The Houston-based provider of helicopter services to the offshore energy industry plans to use the proceeds to repay its term loan and fund cash on its balance sheet.

Biggest deal volume so far

Tuesday’s two new issues broke a recent primary market drought in Junkbondland, which last saw a new deal get done more than a week earlier, on Feb. 12, when Austin, Texas-based oil and natural gas exploration and production operator Jones Energy Holdings LLC and co-issuer Jones Energy Finance Corp. priced $450 million of 9¼% senior secured first-lien notes due 2023. That regularly scheduled forward calendar deal – floated off from the previous week – priced at 97.526 to yield 9 7/8%.

Tuesday’s new $3.35 billion of new paper meanwhile was the largest new-volume of dollar-denominated and purely junk-rated paper from domestic or industrialized-country borrowers seen so far this year, according to data compiled by Prospect News.

It topped the $2.5 billion that got done in two previous sessions this year – four tranches which came to market on Jan. 9, led by Dallas-based gasoline and petroleum products distributor Sunoco LP’s three-part, $2.2 billion offering, and two more tranches that priced on Jan. 22 from Bellevue, Wash.-based wireless provider T-Mobile USA, Inc.

The day’s new issuance was the most seen in the high yield market since Dec. 5, when six issuers each brought a single-tranche offering to market for a combined total of $3.445 billion.

New Sprint paper moves up

In the secondary market, a trader noted that “even though the issue came pretty late in the day,” the new Sprint 7 5/8% notes due 2026 generated considerable volume, with over $53 million having changed hands.

He saw the notes firm to 100 3/16 bid from their par issue price.

At another desk, a trader located those bonds in a 99 7/8-to-100 1/8 bid context.

Existing Sprint paper trades off

While the new Sprint notes were firming, the wireless company’s “existing structure was weaker in general,” a trader said, seeing its 7 /8% notes due 2024 “pretty active,” down 1¼ points on the day, on turnover of more than $23 million.

He said that the company’s paper was mostly down anywhere from 1 point to 1½ points.

Sprint’s 7 7/8% notes due 2023 were down 7/8 point on the day to 105 bid, while its 6% notes due 2022 dropped 1 1/8 points, to 99½ bid, with volume on both of those issues over $18 million.

Sprint’s 7 5/8% notes due 2025 retreated by 1½ points, closing at 101½ bid, with over $14 million having traded.

Rite Aid rallies

Away from the new deals and the action in Sprint paper, Rite Aid was clearly the standout performer, as its 6 1/8% notes due 2023 shot up by more than 7 points on the session to close at 101 15/16 bid, on astounding volume of some $260 million.

The Camp Hill, Pa.-based drugstore chain operator’s 7.7% notes due 2027 were also 7-point gainers on the day, ending at 97 bid, but round-lot volume in that issue was only around $9 million, though with numerous smaller odd-lot trades also recorded.

Its 6¾% notes due 2021 were up around 1 point on the day, to 102¾ bid, on about $14 million of volume.

The bonds shot up on the news that Rite Aid has agreed to be bought by Boise, Idaho-based supermarket operator Albertsons in a cash and stock deal that will leave Rite Aid shareholders with around 29% of the stock of the newly combined companies, and closely held Albertsons’ shareholders with the rest.

Albertsons will be buying more than 2,000 Rite Aid stores that will be left after the company completes its sale of an approximately equal number of its current outlets to Walgreens.

Albertson’s 6 5/8% notes due 2024 were unchanged on the day at 95 bid, with over $22 million traded.

Its 5¾% notes due 2025 gained 5/8 point to close at 90 5/8 bid, with over $16 million of volume.

Indicators turn mixed

Statistical market performance measures turned mixed on Tuesday, after having been higher across the board on Thursday and again on Friday.
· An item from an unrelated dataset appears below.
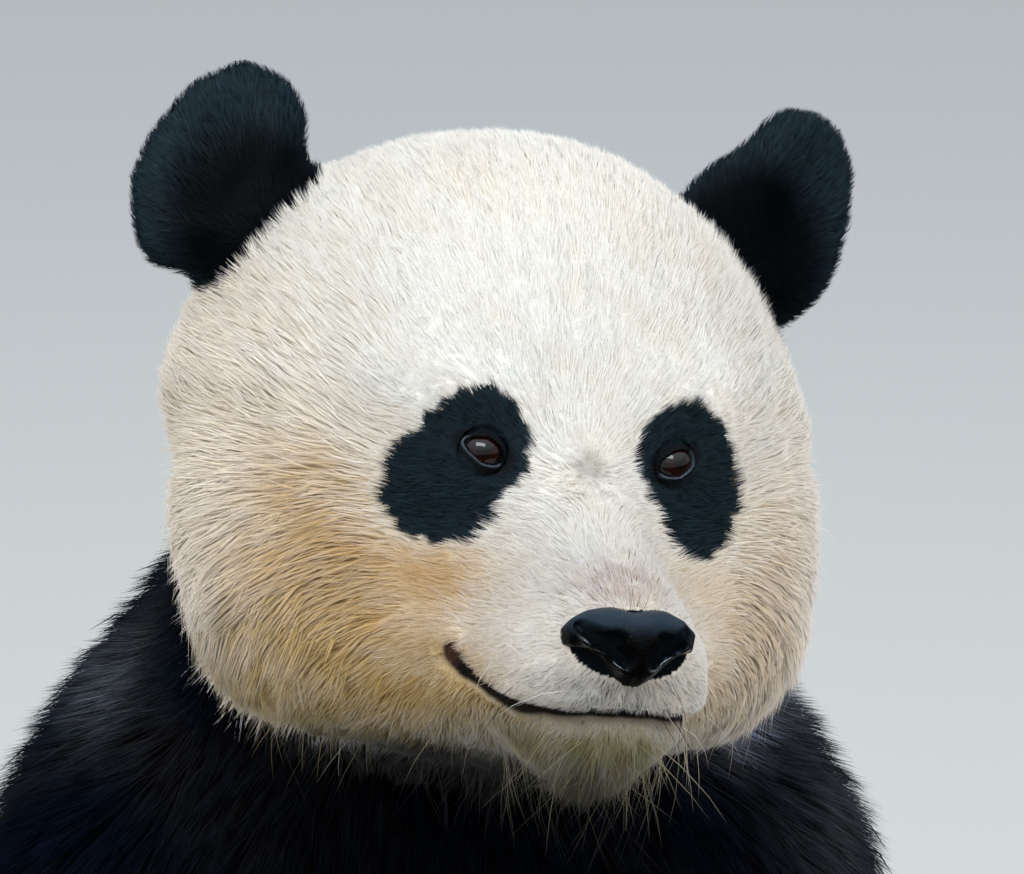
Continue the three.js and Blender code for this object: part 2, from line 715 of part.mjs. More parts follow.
function materialOf(name) {
  const finish = [
    [/^nose/, "nose_leather"],
    [/^eye/, "eye"],
    [/^claw/, "claw"],
    [/^(ear|chest|upper_arm|forearm|forepaw|thigh|shin|hindpaw)/, "black_fur"],
  ].find(([pattern]) => pattern.test(name));
  return new THREE.MeshStandardMaterial({ metalness: 0, ...MATERIALS[finish ? finish[1] : "white_fur"] });
}

function meshesOf(solids) {
  return Object.entries(solids).map(([name, solid]) => {
    const mesh = new THREE.Mesh(geometryOf(cleaned(solid)), materialOf(name));
    mesh.name = name;
    return mesh;
  });
}

const { whole: headWhole, solids: headParts } = headSolids();
const headFrame = frameAt(HEAD_AT, HEAD_TURN);

const head = new THREE.Group();
head.applyMatrix4(headFrame);
head.add(...meshesOf(headParts));

const body = new THREE.Group();
body.add(...meshesOf(bodySolids(moved(headWhole, headFrame))));

// The origin is the middle of the model's footprint, on the floor.
const panda = new THREE.Group();
panda.add(body, head);
panda.updateMatrixWorld(true);
const extent = new THREE.Box3().setFromObject(panda, true);
const middle = extent.getCenter(new THREE.Vector3());
panda.position.set(-middle.x, -middle.y, -extent.min.z);

export default panda;
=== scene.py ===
"""Looks of the giant panda: one skin for the flesh nodes, a coat of solid tufts, eyes, nose, claws.

Metres, in the frame of the CAD: +Z up, the animal faces -Y and its left side is +X. Points on
the head are given in the head's own frame: x to the animal's left, y to the back, z to the crown,
from the middle of the skull.
"""

import math

import bmesh
import bpy
import numpy as np
from mathutils import Matrix, Vector
from mathutils.bvhtree import BVHTree
from mathutils.kdtree import KDTree


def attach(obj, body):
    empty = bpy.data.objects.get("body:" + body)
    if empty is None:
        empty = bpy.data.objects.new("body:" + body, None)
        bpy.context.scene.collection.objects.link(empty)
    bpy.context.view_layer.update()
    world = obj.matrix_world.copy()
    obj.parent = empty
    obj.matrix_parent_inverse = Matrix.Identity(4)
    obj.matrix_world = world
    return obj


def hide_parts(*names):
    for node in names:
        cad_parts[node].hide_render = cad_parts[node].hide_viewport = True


UV_NAME = "OFBake"
SIDES = {"left": 1, "right": -1}

# ---- Driving dimensions ----

HEAD_TURN = {"yaw": 7.2, "pitch": -16.5, "roll": 8.7}  # degrees, as the solids have it
EYE_AT = (0.049, -0.109, 0.009)
EYE_RADIUS = 0.0115
NOSE_TIP = (0, -0.214, -0.078)
NOSE_PAD = (0, -0.205, -0.084)
NOSTRIL = ((0.0095, 0, -0.0075), (0.027, 0, 0.0075))  # from beside the middle, out and up
EAR_BASE = (0.118, 0.03, 0.105)
EAR_INSIDE = (0.136, 0.01, 0.128)
WHORL = (0, -0.125, 0.004)  # where the hair of the face parts, between the eyes
CHIN = (0, -0.15, -0.146)
MOUTH_LINE = [  # from the middle to the corner
    (0, -0.2, -0.119), (0.017, -0.199, -0.1195), (0.039, -0.187, -0.119),
    (0.051, -0.162, -0.116), (0.0555, -0.137, -0.109), (0.059, -0.123, -0.1),
    (0.063, -0.118, -0.0905),
]
MOUTH_WIDTH = (0.002, 0.0056)  # half height of the dark lips, in the middle and near the corner
SCAR = [  # the faint mark on the forehead
    (-0.025, -0.105, 0.122), (-0.005, -0.105, 0.125), (0.01, -0.103, 0.124),
    (0.018, -0.105, 0.112),
]

LEG = [(0.163, 0.102, 0.134), (0.317, -0.143, 0.104), (0.335, -0.39, 0.1)]
ARM = [
    (0.149, -0.008, 0.53), (0.197, -0.059, 0.348), (0.095, -0.233, 0.092),
    (0.091, -0.33, 0.04),
]
SPINE = [(0, -0.055, 0.76), (0, 0.12, 0.4), (0, 0.26, 0.12), (0, 0.4, 0.04)]

SKIN_VOXEL = 0.006
SKIN_SWELL = 0.0008  # closes the thin cuts between the solids before they are joined

FINE_TUFTS = 150000  # straight hair of the head
LONG_TUFTS = 42000  # curved hair of the cheeks and the ruff
NEAR_TUFTS = 42000  # straight hair of the chest and shoulders
BODY_TUFTS = 30000  # curved hair of the rest
WHISKERS = 420
PIECE_TRIANGLES = 190000
PATCH = 0.003  # a tuft's share of the bake's map
ROUNDNESS = 0.3  # how far a tuft's shading turns from the skin's towards its own sides
TIP_TURN = 0.4  # and towards its tip
DROOP = 0.25  # how far loose hair sinks, as a share of its length
ROOT_DEPTH = 0.0012  # tufts start this far inside the skin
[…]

They had also been mixed last Wednesday.

The KDP High Yield Daily Index rose by 12 basis points on Tuesday to end at 70.78, its fourth consecutive gain. The index had edged up by 1 bp last Wednesday, then zoomed ahead by 24 bps on Thursday, followed by a 20 bps jump on Friday. The index was not published on Monday, when the high yield market was closed for Presidents Day.
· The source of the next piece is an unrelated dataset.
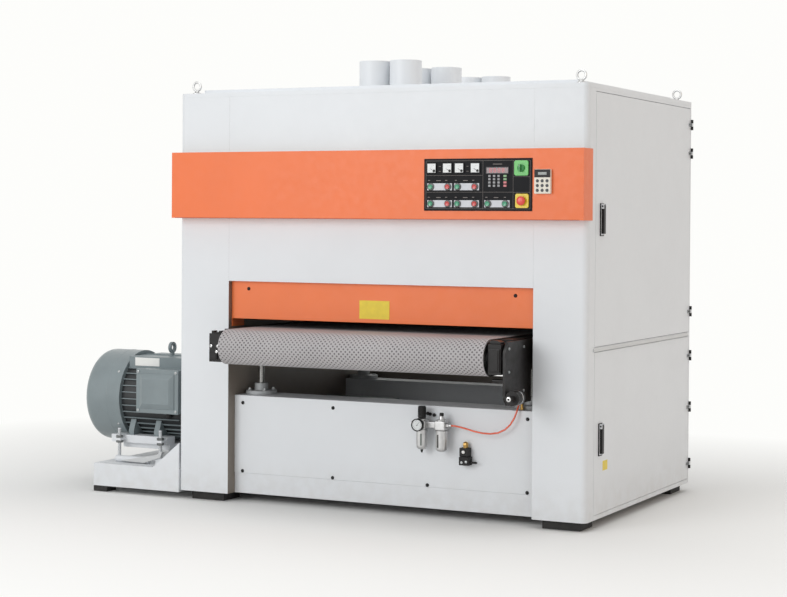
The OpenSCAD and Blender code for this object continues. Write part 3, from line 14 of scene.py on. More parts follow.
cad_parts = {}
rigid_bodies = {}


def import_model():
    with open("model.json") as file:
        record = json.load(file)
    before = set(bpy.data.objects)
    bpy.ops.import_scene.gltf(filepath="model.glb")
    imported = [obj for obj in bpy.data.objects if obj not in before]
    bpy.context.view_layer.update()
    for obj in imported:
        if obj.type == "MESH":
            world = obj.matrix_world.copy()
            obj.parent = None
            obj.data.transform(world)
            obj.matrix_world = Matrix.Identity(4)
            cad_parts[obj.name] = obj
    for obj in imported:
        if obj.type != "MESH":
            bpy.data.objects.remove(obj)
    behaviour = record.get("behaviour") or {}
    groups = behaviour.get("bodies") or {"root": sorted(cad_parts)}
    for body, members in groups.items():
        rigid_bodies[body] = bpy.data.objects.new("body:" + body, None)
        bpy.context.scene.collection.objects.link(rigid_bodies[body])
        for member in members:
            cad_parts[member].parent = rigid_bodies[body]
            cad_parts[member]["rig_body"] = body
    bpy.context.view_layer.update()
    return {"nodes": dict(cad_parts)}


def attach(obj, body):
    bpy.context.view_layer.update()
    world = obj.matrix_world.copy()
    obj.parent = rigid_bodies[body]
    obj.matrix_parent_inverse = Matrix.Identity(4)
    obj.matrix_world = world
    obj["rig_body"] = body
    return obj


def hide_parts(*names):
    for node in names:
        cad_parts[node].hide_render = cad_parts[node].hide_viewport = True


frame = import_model()

RGB = tuple[float, float, float]
Point = tuple[float, float, float]
Flat = tuple[float, float]
log = logging.getLogger("planer_sander")


def tint(red: int, green: int, blue: int) -> RGB:
    """Turns a screen colour, 0 to 255, into the linear colour that shaders use."""

    def channel(value: int) -> float:
        """One channel of it."""
        v = value / 255
        return v / 12.92 if v <= 0.04045 else ((v + 0.055) / 1.055) ** 2.4

    return channel(red), channel(green), channel(blue)


class Axis(Enum):
    """A direction of the machine: X to its right, Y from front to back, Z up."""

    X = (1.0, 0.0, 0.0)
    Y = (0.0, 1.0, 0.0)
    Z = (0.0, 0.0, 1.0)
    FRONT = (0.0, -1.0, 0.0)
    LEFT = (-1.0, 0.0, 0.0)
    DOWN = (0.0, 0.0, -1.0)

    @property
    def vector(self) -> Vector:
        """The direction as a vector."""
        return Vector(self.value)

    @property
    def turn(self) -> Matrix:
        """The rotation that lays a piece modelled along Z onto this direction."""
        return self.vector.to_track_quat("Z", "Y").to_matrix().to_4x4()


# Finishes


class Graph:
    """The node tree of one material, with its Principled shader ready.

    Args:
        name: The material's name.
    """

    def __init__(self, name: str) -> None:
        """Starts an empty tree that ends in a Principled shader."""
        self.material = bpy.data.materials.new(name)
        self.material.use_nodes = True
        self.tree = self.material.node_tree
        self.tree.nodes.clear()
        self.out = self.tree.nodes.new("ShaderNodeOutputMaterial")
        self.shader = self.tree.nodes.new("ShaderNodeBsdfPrincipled")
        self.join(self.shader.outputs[0], self.out.inputs["Surface"])

    def join(self, source: bpy.types.NodeSocket, target: bpy.types.NodeSocket) -> None:
        """Links two sockets."""
        self.tree.links.new(source, target)

    def add(self, kind: str, inputs: dict[str, object] | None = None, **settings: object) -> bpy.types.Node:
        """Adds a node.

        Args:
            kind: The node's type without its ShaderNode prefix.
            inputs: Values, or sockets to link, by input name or number.
            **settings: The node's own options.

        Returns:
            The new node.
        """
        node = self.tree.nodes.new("ShaderNode" + kind)
        for key, value in settings.items():
            setattr(node, key, value)
        for key, value in (inputs or {}).items():
            socket = node.inputs[key]
            if isinstance(value, bpy.types.NodeSocket):
                self.join(value, socket)
            else:
                socket.default_value = value
        return node

    def place(self, scale: Point = (1, 1, 1), turn: Point = (0, 0, 0),
              by_uv: bool = False) -> bpy.types.NodeSocket:
        """Coordinates of a pattern: the object's own, or its UV map, stretched and turned."""
        source = self.add("TexCoord").outputs["UV" if by_uv else "Object"]
        return self.add("Mapping", {"Vector": source, "Scale": scale, "Rotation": turn}).outputs[0]

    def noise(self, size: float, place: bpy.types.NodeSocket | None = None,
              detail: float = 3.0) -> bpy.types.NodeSocket:
        """Cloudy values from 0 to 1 with features of this size in metres."""
        where = place or self.place()
        return self.add("TexNoise", {"Vector": where, "Scale": 1 / size, "Detail": detail}).outputs[0]

    def ramp(self, value: bpy.types.NodeSocket, low: float, high: float, start: float,
             end: float) -> bpy.types.NodeSocket:
        """Maps low..high of a value onto start..end and holds it there beyond."""
        inputs = {0: value, 1: low, 2: high, 3: start, 4: end}
        return self.add("MapRange", inputs, clamp=True).outputs[0]

    def mix(self, factor: bpy.types.NodeSocket, first: object, second: object) -> bpy.types.NodeSocket:
        """Mixes two colours by a factor."""
        node = self.add("Mix", data_type="RGBA")
        self.join(factor, node.inputs[0])
        for socket, value in ((node.inputs[6], first), (node.inputs[7], second)):
            if isinstance(value, bpy.types.NodeSocket):
                self.join(value, socket)
            else:
                socket.default_value = (*value, 1.0)
        return node.outputs[2]

    def bump(self, height: bpy.types.NodeSocket, depth: float, strength: float = 1.0,
             under: bpy.types.NodeSocket | None = None) -> bpy.types.NodeSocket:
        """A bump of this depth in metres, over another one if it is given."""
        inputs: dict[str, object] = {"Height": height, "Distance": depth, "Strength": strength}
        if under is not None:
            inputs["Normal"] = under
        return self.add("Bump", inputs).outputs[0]

    def set(self, **values: object) -> None:
        """Sets or links the shader's sockets, named with _ for a space."""
        for key, value in values.items():
            socket = self.shader.inputs[key.replace("_", " ")]
            if isinstance(value, bpy.types.NodeSocket):
                self.join(value, socket)
            else:
                socket.default_value = value


_made: dict[str, bpy.types.Material] = {}


@dataclass(frozen=True)
class Finish:
    """A surface's finish.

    Args:
        name: The material's name.
        slot: The record's material slot that it belongs to; not used.
        colour: Its linear colour.
        rough: Its mean roughness.
        stray: How far its colour strays, as a share.
        cloud: The size of the patches in which it strays, in metres.
        grain: The size of its surface grain, in metres.
        depth: The depth of that grain, in metres.
    """

    name: str
    slot: str
    colour: RGB
    rough: float = 0.45
    stray: float = 0.05
    cloud: float = 0.3
    grain: float = 0.002
    depth: float = 0.0001

    def shade(self, factor: float) -> RGB:
        """Its colour made lighter or darker."""
        red, green, blue = (min(1.0, c * factor) for c in self.colour)
        return red, green, blue

    def body_colour(self, graph: Graph) -> bpy.types.NodeSocket:
        """Its colour with soft patches."""
        cloud = graph.ramp(graph.noise(self.cloud), 0.35, 0.65, 0.0, 1.0)
        return graph.mix(cloud, self.shade(1 - self.stray), self.shade(1 + self.stray))

    def dress(self, graph: Graph) -> None:
        """Fills the node tree."""
        fine = graph.noise(self.grain, detail=2.0)
        wide = graph.noise(self.cloud / 3)
        graph.set(
            Base_Color=self.body_colour(graph),
            Roughness=graph.ramp(wide, 0.3, 0.7, self.rough - 0.05, self.rough + 0.06),
            Normal=graph.bump(fine, self.depth),
        )

    @property
    def material(self) -> bpy.types.Material:
        """The material, made when it is first asked for."""
        if self.name not in _made:
            graph = Graph(self.name)
            self.dress(graph)
            _made[self.name] = graph.material
        return _made[self.name]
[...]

Its yield meanwhile came in by 5 bps on Tuesday to 5.62%, its third straight narrowing, having also tightened by 6 bps on Friday and by 10 bps on Thursday, its first such narrowing after two successive wider sessions.
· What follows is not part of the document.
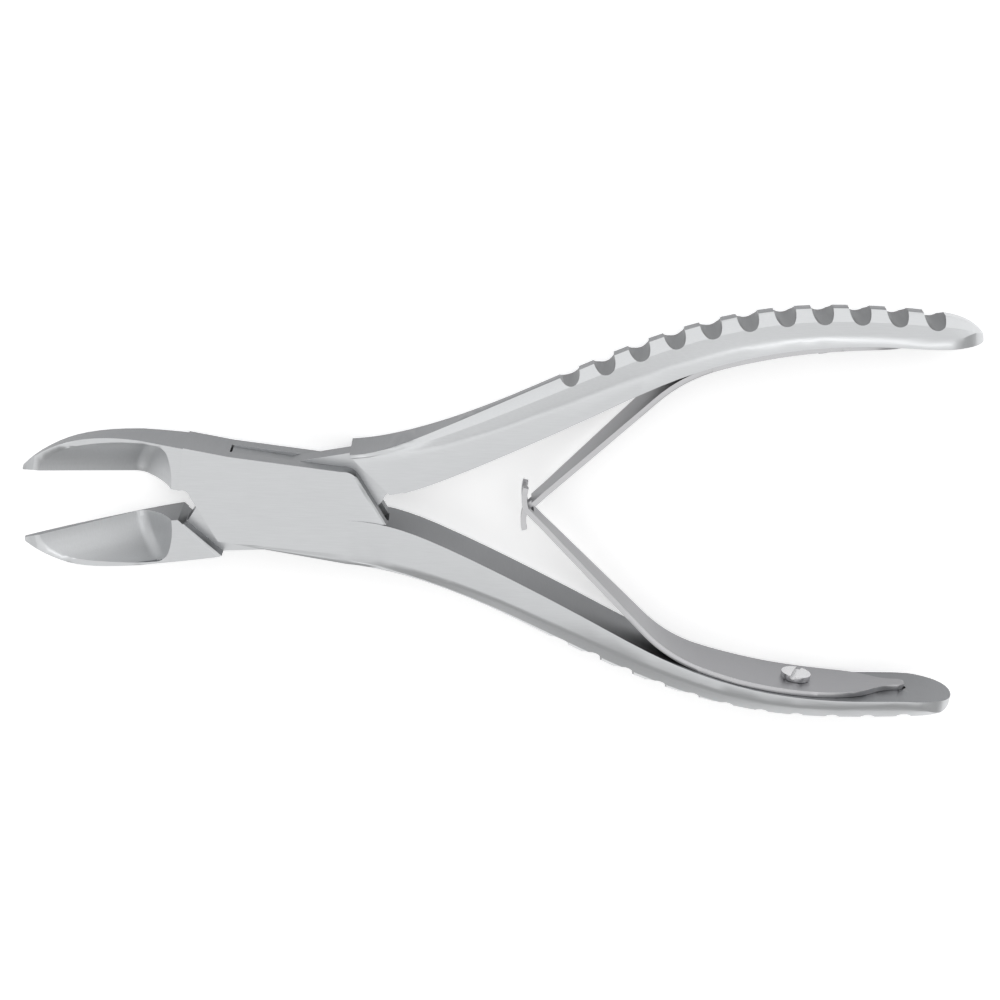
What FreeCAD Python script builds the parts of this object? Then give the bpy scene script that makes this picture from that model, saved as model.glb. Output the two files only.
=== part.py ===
"""Bone cutting forceps, 140 mm long, with a box joint and double leaf springs.

Frame: +Z up, millimetres. The forceps lie flat with the jaws towards -X and
the handles towards +X. The origin is on the pivot axis, at the lower cheek
face of the box joint. Both arms are drawn closed, with their cutting edges
on the plane y = 0, and each is then turned by half the opening.
The box arm carries the upper jaw and the lower handle. The tongue arm
carries the lower jaw and the upper handle, and passes through the box.
"""
import FreeCAD, Part
import math
import os

V = FreeCAD.Vector
UP = V(0, 0, 1)

# Opening of the instrument at rest, in degrees
opening = 15.0

# Box joint
box_thickness = 8.5
tongue_thickness = 3.3
box_top = 6.2
box_rise = 0.35
box_bottom = 6.75
slot_front = 10.4
slot_rear = 7.9
slot_clearance = 0.06
tongue_clearance = 0.3
pin_radius = 2.4
pin_clearance = 0.05

# Slanted end faces of the box, each from its upper to its lower end
front_reach = 15.7
front_slant = 5.4
rear_reach = 8.0
rear_slant = 5.5
rear_round = 2.2
rear_gap = 1.4
root_round = 2.0
edge_chamfer = 0.4
shoulder_gap = 0.4
shoulder_flare = 0.15
tongue_tuck = 1.2
tongue_relief = 0.6
corner_relief = 0.1
tongue_rise = 2.2
window_flare = 1.5
notch_radius = 1.1
notch_inset = 0.95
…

However the Markit CDX Series 29 High Yield Index lost more than 3/8 point on Tuesday to close at 107 3/32 bid, 107 1/8 offered, its second straight loss after three straight gains, including Friday’s nearly ¼ point firming. One Monday, the index was published despite the market’s holiday close, and finished marginally lower versus its Friday closing level.

The Merrill Lynch High Yield Index, though, showed its fourth consecutive improvement, rising by 0.039%. It had also moved up by 0.486% on Thursday after two straight declines before that, and then firmed by 0.309% on Friday and by 0.052% on Monday, when the index was published despite the market’s holiday close.

Tuesday’s advance cut the index’s year-to-date deficit to 0.328% from 0.367% on Monday and 0.419% on Friday.

Those loss levels were in from the 1.248% cumulative loss posted on Feb. 9, its second straight new widest deficit level for the year.

Its peak cumulative gain for the year so far was 0.936%, established on Jan. 26.